While “there is no doubt that the defendant contributed to the peace in Northern Ireland”, the claimants will allege “he also contributed to the war”, she said.

On day one of the trial, the court heard that Bill Clinton, who was US president at the time of the Good Friday Agreement, believed there was “credible evidence” that Adams was involved at “the highest level” in the IRA in the 1990s.

What has Adams said?

In his opening submission, Adams’ lawyer, Edward Craven, told the court that Adams “emphatically, unequivocally and categorically” denies being involved in the attacks or being a member of the IRA, and blamed suggestions to the contrary on “people with an axe to grind”.

Adams, who will testify next week, has promised to “robustly challenge” what he described as “unsubstantiated hearsay statements”. Speaking outside the High Court after the first day of the trial, he said: “The only thing that I am guilty of is being an Irish republican committed to ending British rule in our country and seeking to unite the people of Ireland on the basis of freedom, equality, peace and solidarity.”

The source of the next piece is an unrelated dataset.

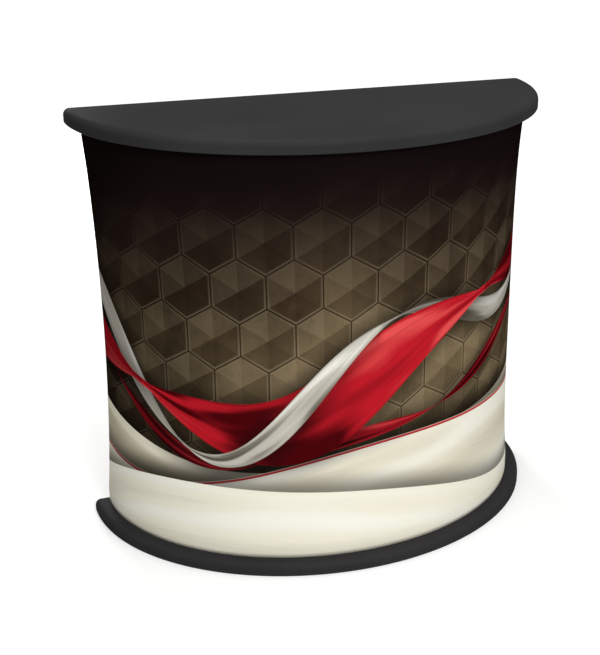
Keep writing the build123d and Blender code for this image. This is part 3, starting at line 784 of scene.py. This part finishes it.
def make_fabric(materials):
    """Closed thin shell: the printed outer side, the white inner side and the cut edges."""
    outer, along = fabric_surface()
    inner = outer - grid_normals(outer) * FABRIC_THICKNESS
    inner[:, :, 2] = outer[:, :, 2]
    rows, columns = outer.shape[:2]
    vertices = np.concatenate([outer.reshape(-1, 3), inner.reshape(-1, 3)])
    count = rows * columns
    faces, slots = [], []
    for row in range(rows - 1):
        for column in range(columns - 1):
            first = row * columns + column
            quad = (first, first + 1, first + columns + 1, first + columns)
            faces.append(quad)
            faces.append(tuple(count + corner for corner in reversed(quad)))
            slots += [0, 1]
    border = list(range(columns))
    border += [row * columns + columns - 1 for row in range(1, rows)]
    border += [(rows - 1) * columns + column for column in range(columns - 2, -1, -1)]
    border += [row * columns for row in range(rows - 2, 0, -1)]
    for first, second in zip(border, border[1:] + border[:1]):
        faces.append((second, first, count + first, count + second))
        slots.append(1)
    made = new_object("graphic_fabric", vertices, faces, materials)
    made.data.polygons.foreach_set("material_index", slots)

    # The print's map: how far along the plan, and how far up
    heights = np.repeat((outer[:, 0, 2] - FABRIC_LOW) / (FABRIC_HIGH - FABRIC_LOW), columns)
    uv = np.stack([np.tile(along.ravel(), 2), np.tile(heights, 2)], axis=1)
    loops = np.zeros(len(made.data.loops), dtype=np.int32)
    made.data.loops.foreach_get("vertex_index", loops)
    made.data.uv_layers.new(name=PRINT_MAP).data.foreach_set("uv", uv[loops].ravel())
    return made


# Stitching


def stitch(start, end, out):
    """Corners and faces of one stitch: a thread that comes up out of the cloth and dips back in."""
    side = (end - start).normalized().cross(out)
    corners = []
    for share, height, girth in STITCH_RINGS:
        middle = start.lerp(end, share) + out * (THREAD_RISE * height)
        for turn in range(STITCH_SIDES):
            angle = math.tau * turn / STITCH_SIDES
            way = side * math.cos(angle) + out * math.sin(angle)
            corners.append(middle + way * (THREAD_RADIUS * girth))
    faces = [tuple(range(STITCH_SIDES))]
    for ring in range(len(STITCH_RINGS) - 1):
        low, high = ring * STITCH_SIDES, (ring + 1) * STITCH_SIDES
        for turn in range(STITCH_SIDES):
            after = (turn + 1) % STITCH_SIDES
            faces.append((low + turn, high + turn, high + after, low + after))
    faces.append(tuple(reversed(range(len(corners) - STITCH_SIDES, len(corners)))))
    return corners, faces


def read_at(place, reached, values):
    """Point or normal at a place along a row, between those that it gives."""
    return Vector([np.interp(place, reached, column) for column in values.T])


def stitch_rows(name, rows, material):
    """One piece of all the stitches along some rows; a row is a list of points and outward normals."""
    vertices, faces = [], []
    for points, normals in rows:
        points, normals = np.array(points), np.array(normals)
        reached = lengths_along(points)
        for number in range(int(reached[-1] / STITCH_PITCH)):
            first = (number + STITCH_GAP_SHARE / 2) * STITCH_PITCH
            last = (number + 1 - STITCH_GAP_SHARE / 2) * STITCH_PITCH
            start, end = (read_at(place, reached, points) for place in (first, last))
            out = read_at((first + last) / 2, reached, normals).normalized()
            corners, quads = stitch(start, end, out)
            faces += [tuple(len(vertices) + corner for corner in quad) for quad in quads]
            vertices += corners
    return new_object(name, vertices, faces, [material])


def level_row(z):
    """Row of stitches round the fabric's outer side at a level, clear of its two free edges."""
    points = plan_at(z)
    reached = lengths_along(points)
    places = np.arange(TAPE_SETBACK, reached[-1] - TAPE_SETBACK, ROW_STEP)
    x, y = (np.interp(places, reached, points[:, axis]) for axis in (0, 1))
    run = np.column_stack([np.gradient(x), np.gradient(y)])
    run /= np.linalg.norm(run, axis=1)[:, None]
    flat = np.zeros(len(x))
    return np.column_stack([x, y, flat + z]), np.column_stack([run[:, 1], -run[:, 0], flat])


def upright_row(x, y, out_y):
    """Row of stitches up a free edge."""
    low, high = FABRIC_LOW + HEM_ROW_SETBACK, FABRIC_HIGH - HEM_ROW_SETBACK
    return [(x, y, low), (x, y, high)], [(0, out_y, 0), (0, out_y, 0)]


# Leaf springs


def rounded_path(corners):
    """Points along straight runs joined by arcs, spaced about one step apart all along."""
    points = [Vector(corners[0])]
    for before, corner, after in zip(corners, corners[1:], corners[2:]):
        corner = Vector(corner)
        back, ahead = (Vector(before) - corner).normalized(), (Vector(after) - corner).normalized()
        half = back.angle(ahead) / 2
        centre = corner + (back + ahead).normalized() * (SPRING_BEND_RADIUS / math.sin(half))
        reach = SPRING_BEND_RADIUS / math.tan(half)
        first, last = (corner + way * reach - centre for way in (back, ahead))
        turn = first.angle_signed(last)
        for number in range(SPRING_BEND_STEPS + 1):
            angle = -turn * number / SPRING_BEND_STEPS
            cos, sin = math.cos(angle), math.sin(angle)
            turned = Vector((first.x * cos - first.y * sin, first.x * sin + first.y * cos))
            points.append(centre + turned)
    points.append(Vector(corners[-1]))
    spaced = [points[0]]
    for before, after in zip(points, points[1:]):
        count = max(1, round((after - before).length / SPRING_STEP))
        spaced += [before.lerp(after, number / count) for number in range(1, count + 1)]
    return spaced


def make_spring(name, middle, heading, up, material):
    """Bent strip about the button's level: heading is the way the button faces, up is off the bend."""
    path = rounded_path(SPRING_CORNERS)
    thick, wide, edge = SPRING_THICKNESS / 2, SPRING_WIDTH / 2, SPRING_EDGE
    section = [
        (thick, wide - edge), (thick - edge, wide), (edge - thick, wide), (-thick, wide - edge),
        (-thick, edge - wide), (edge - thick, -wide), (thick - edge, -wide), (thick, edge - wide),
    ]
    across = heading.cross(up)
    vertices, faces = [], []
    for number, point in enumerate(path):
        run = path[min(number + 1, len(path) - 1)] - path[max(number - 1, 0)]
        normal = Vector((run.y, -run.x)).normalized()
        for off, side in section:
            flat = point + normal * off
            vertices.append(middle + heading * flat.x + up * flat.y + across * side)
    corners = len(section)
    for ring in range(len(path) - 1):
        low, high = ring * corners, (ring + 1) * corners
        for corner in range(corners):
            after = (corner + 1) % corners
            faces.append((low + corner, high + corner, high + after, low + after))
    faces.append(tuple(range(corners)))
    faces.append(tuple(reversed(range(len(vertices) - corners, len(vertices)))))
    return new_object(name, vertices, faces, [material], smooth=False)


# Stage


def aim(thing, place, target):
    thing.location = place
    thing.rotation_euler = (Vector(target) - Vector(place)).to_track_quat("-Z", "Y").to_euler()


def make_camera():
    data = bpy.data.cameras.new("camera")
    camera = bpy.data.objects.new("camera", data)
    bpy.context.collection.objects.link(camera)
    direction = Vector((
        math.sin(CAMERA_YAW) * math.cos(CAMERA_PITCH),
        math.cos(CAMERA_YAW) * math.cos(CAMERA_PITCH),
        math.sin(CAMERA_PITCH),
    ))
    aim(camera, CAMERA_PLACE, Vector(CAMERA_PLACE) + direction)
    data.sensor_width = SENSOR
    data.lens = FOCAL_PIXELS * SENSOR / IMAGE_HEIGHT
    data.shift_x = (IMAGE_WIDTH / 2 - PRINCIPAL_X) / IMAGE_HEIGHT
    data.shift_y = (PRINCIPAL_Y - IMAGE_HEIGHT / 2) / IMAGE_HEIGHT
    bpy.context.scene.camera = camera


def make_lamp(name, place, size, power):
    data = bpy.data.lights.new(name, "AREA")
    data.shape = "DISK"
    data.size = size
    data.energy = power
    lamp = bpy.data.objects.new(name, data)
    bpy.context.collection.objects.link(lamp)
    aim(lamp, place, LAMP_TARGET)


def seen_rays(tree):
    """1 for rays that show the stage itself: seen directly, mirrored or through something clear."""
    path = tree.nodes.new("ShaderNodeLightPath")
    camera, clear, mirrored = (
        Term(tree, path.outputs[f"Is {kind} Ray"]) for kind in ("Camera", "Transmission", "Glossy")
    )
    return camera.most(clear).most(mirrored)


def make_floor():
    """Pale floor that looks brighter than it lights, most of all far off, at the background."""
    material, tree, shader = new_material("floor")
    place = object_place(tree)
    cloud = noise(tree, place, 1.2, detail=3.0)
    feed(tree, shader.inputs["Base Color"], mix(tree, cloud, srgb(208, 208, 207), srgb(214, 214, 213)))
    shader.inputs["Roughness"].default_value = 0.85
    shader.inputs["Specular IOR Level"].default_value = 0.1
    shader.inputs["Emission Color"].default_value = WHITE
    away = tree.nodes.new("ShaderNodeVectorMath")
    away.operation = "LENGTH"
    tree.links.new(place, away.inputs[0])
    far = Term(tree, away.outputs["Value"]).ramp(*FLOOR_NEAR_AND_FAR)
    glow = far * (FLOOR_FAR_GLOW - FLOOR_NEAR_GLOW) + FLOOR_NEAR_GLOW
    feed(tree, shader.inputs["Emission Strength"], seen_rays(tree) * glow)
    half = FLOOR_HALF_SIZE
    corners = [(-half, -half, 0.0), (half, -half, 0.0), (half, half, 0.0), (-half, half, 0.0)]
    floor = new_object("floor", corners, [(0, 1, 2, 3)], [material], smooth=False)


def make_world():
    world = bpy.data.worlds.new("world")
    bpy.context.scene.world = world
    world.use_nodes = True
    tree = world.node_tree
    background = tree.nodes["Background"]
    background.inputs["Color"].default_value = WHITE
    feed(tree, background.inputs["Strength"], seen_rays(tree) * (1.0 - WORLD_LIGHT) + WORLD_LIGHT)


make_camera()
make_world()
make_floor()
for name, place, size, power in LAMPS:
    make_lamp(name, place, size, power)

# Finishes of the CAD pieces, by the record's material slot
MATERIALS = {
    "cover_plastic": cover_plastic(),
    "plywood": plywood(),
    "foot_rubber": mottled("foot_rubber", srgb(24, 24, 24), srgb(34, 34, 34), scale=40.0, roughness=0.8),
    "screw_steel": steel("screw_steel", srgb(196, 186, 150), srgb(222, 216, 196), 0.3),
    "aluminium": aluminium("aluminium", (900.0, 900.0, 12.0)),
    "tape_black": tape(),
    "hem_fabric": hem_fabric(),
    "shelf_laminate": laminate(),
    "edge_band": mottled("edge_band", srgb(30, 30, 31), srgb(38, 38, 39), scale=30.0, roughness=0.4),
    "socket_plastic": mottled(
        "socket_plastic", srgb(20, 20, 21), srgb(32, 32, 33), scale=25.0, roughness=0.45, spread=0.1,
        grain=0.05 * MM,
    ),
    "button_steel": steel("button_steel", srgb(208, 209, 211), srgb(228, 229, 231), 0.18),
    "spring_steel": steel("spring_steel", srgb(140, 141, 146), srgb(170, 171, 176), 0.32),
}
rail_strip = aluminium("aluminium_strip", (10.0, 10.0, 1100.0))
slot_of = {part["node"]: part["material_slot"] for part in frame["record"]["subparts"]}
for node, cad_piece in frame["nodes"].items():
    material = rail_strip if node.endswith("_rail") else MATERIALS.get(slot_of[node])
    if material:
        cad_piece.data.materials.clear()
        cad_piece.data.materials.append(material)

picture_group = print_group()
fabric = make_fabric([printed_fabric(picture_group), fabric_back(picture_group)])
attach(fabric, "root")
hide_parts("graphic_wrap")

# Seams: both edges of each loop tape, and both edges of each hem, outside and inside
pale_thread = thread("pale_thread", srgb(206, 200, 184), srgb(232, 228, 214))
dark_thread = thread("dark_thread", srgb(20, 18, 17), srgb(36, 33, 31))
black_thread = thread("black_thread", srgb(5, 4, 4), srgb(10, 8, 8))
sewn = []
for level, used_thread in (("base", pale_thread), ("top", black_thread)):
    tape_low, tape_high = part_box(f"wrap_{level}_loop_tape")
    rows = [level_row(z) for z in (tape_low.z + ROW_FROM_TAPE_EDGE, tape_high.z - ROW_FROM_TAPE_EDGE)]
    sewn.append(stitch_rows(f"{level}_tape_stitching", rows, used_thread))
for side in ("left", "right"):
    edge_low, edge_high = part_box(f"wrap_hem_{side}")
    places = (edge_low.x + ROW_FROM_HEM_EDGE, edge_high.x - ROW_FROM_HEM_EDGE)
    outside = [upright_row(x, BACK_Y - FABRIC_BACK_INSET, 1) for x in places]
    inside = [upright_row(x, edge_low.y, -1) for x in places]
    sewn.append(stitch_rows(f"hem_stitching_{side}", outside, dark_thread))
    sewn.append(stitch_rows(f"hem_stitching_inside_{side}", inside, pale_thread))
for seam in sewn:
    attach(seam, "root")

# Springs: one for each button, and it stays on the far wall of its upright
for joint in frame["joints"]:
    button = joint["child"]
    level = button.split("_")[0]
    tube_low, tube_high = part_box(button.replace(f"{level}_button", "lower_tube"))
    button_low, button_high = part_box(button)
    heading = -Vector(joint["axis"])
    up = Vector((0, 0, -1 if level == "top" else 1))
    middle = (tube_low + tube_high) / 2
    middle.z = (button_low.z + button_high.z) / 2
    spring_name = button.replace("button", "spring")
    spring = make_spring(spring_name, middle, heading, up, MATERIALS["spring_steel"])
    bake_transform(spring)
    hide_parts(f"{level}_button_springs")

bpy.context.scene.view_settings.view_transform = "Standard"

Last year, Adams won a defamation action against the BBC over a 2016 programme that claimed he had sanctioned the murder of an MI5 informant in 2006. During the four-week trial that examined his alleged membership of the IRA, he insisted under oath that joining the group was “not a path that I took”. The jury at Dublin’s High Court found that the BBC had not acted in good faith or in a fair and reasonable way. It awarded Adams €100,000 (£84,000) in damages.

Because the current High Court case is a civil rather than a criminal trial, a verdict will be decided by the judge “on the basis of probabilities”, rather than the higher “beyond reasonable doubt” threshold applied in a criminal court. If Adams loses, he will have to pay symbolic “vindicatory” damages of £1 each to the three claimants.